18.00 H, SCHANZENVIERTEL, HAMBURGO
Beate sostuvo la puerta entreabierta, sujeta al marco con una cadena de seguridad. Había visto quién era a través de la mirilla, pero de todas maneras no quería bajar la guardia hasta saber qué hacía allí, sin haber pedido cita, a esa hora. Tanto la cadena como la lente telescópica de la mirilla eran nuevas medidas de seguridad que había instalado desde que se había enterado de las muertes de Hauser y Griebel. Ni siquiera habría abierto la puerta, si no hubiera sido por el hecho de que había leído sobre otro asesinato que había tenido lugar el día anterior: una tercera víctima que no tenía absolutamente nada que ver con el grupo. Tal vez todo aquello era una coincidencia.
– Lo siento -dijo con entusiasmo el joven de pelo oscuro-. No quería molestarla. Es sólo que tenía que verla. No sé cómo describir lo que me está pasando… creo que debe de ser mi renacimiento… ya sabe, lo que usted dijo que sucedería… hace tiempo tengo algunos sueños muy especiales.
– Es muy tarde. Llámeme mañana y le daré una nueva cita.
– Por favor -dijo el joven-. Creo que la última sesión debió de estimularlos. Sé que estoy a punto de hacer un gran avance, y eso me está volviendo loco. Realmente necesito su ayuda. No me molesta pagar extra, puesto que no es su horario habitual…

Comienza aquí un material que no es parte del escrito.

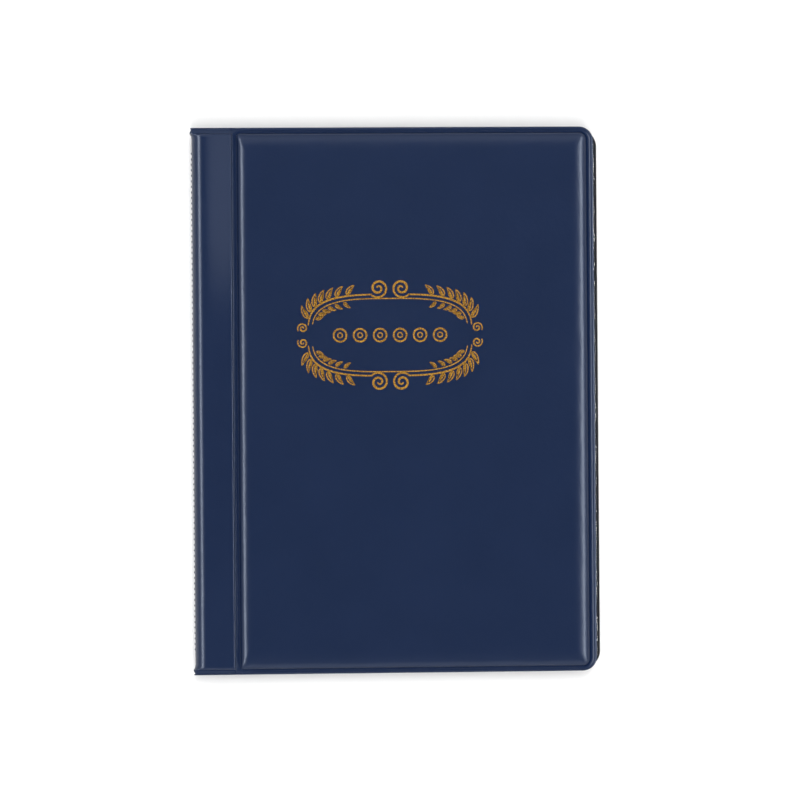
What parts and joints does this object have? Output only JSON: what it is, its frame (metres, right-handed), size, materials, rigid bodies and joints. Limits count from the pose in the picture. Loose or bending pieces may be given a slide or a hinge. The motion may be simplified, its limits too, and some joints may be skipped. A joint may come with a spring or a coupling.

Beate examinó al entusiasmado joven, suspiró, cerró la puerta, liberó la cadena de seguridad de su soporte y la volvió a abrir para dejarlo pasar.
– Gracias. Lamento mucho esta inconveniencia. Y, por favor, perdone que entre con esto… -dijo mientras entraba al apartamento de Beate, señalando el bolso grande que tenía en la mano derecha-. Iba rumbo al gimnasio…
19.30 h, Hammerbrook, Hamburgo
Heinz Dorfmann era delgado y parecía estar en forma, pero cada uno de sus setenta y nueve años había dejado su marca en él. Fabel se dio cuenta de que estaba examinándolo muy detalladamente. Había visto una fotografía suya junto con Karl Heymann: dos jóvenes sonriendo en un paisaje monocromático. Sin embargo, Fabel había visto el cadáver de Heymann hacía unas pocas semanas; el cuerpo de un muchacho de dieciséis años; un rostro unido a una juventud eterna y desecada. Herr Dorfmann se excusó al tiempo que entraba a la pequeña cocina de su apartamento.
– Mi esposa murió hace siete años -dijo, como explicando por qué tenía que ocuparse el mismo de la tarea de traer el café.
– Lo lamento, Herr Dorfmann -replicó Fabel. Mientras el anciano servía el café, Fabel analizó la habitación. Estaba limpia y ordenada y, si bien al principio Fabel creyó que no la habían decorado desde los años setenta o principios de los ochenta, luego se dio cuenta de que sencillamente había sido redecorada en el mismo estilo, con los mismos tonos beige y de color hueso de otras décadas. Siempre le fascinaba a Fabel la forma en que la gente mayor acostumbraba a quedarse fijada en un período en particular, como si esa época definiera quiénes eran, o cuándo habían dejado de notar que el mundo a su alrededor estaba cambiando. Los anaqueles estaban llenos de libros sobre Hamburgo: planos de calles, estudios fotográficos de la ciudad, libros de historia, libros de referencia sobre el Hamburger Piatt, el dialecto bajo alemán que sólo se hablaba en esa ciudad, así como diccionarios de inglés y libros de idiomas. En uno de esos estantes había una placa de cobre sobre un soporte de madera en el que se veía el grabado de la fortaleza Hammaburg, que se usaba en el escudo de armas de la ciudad.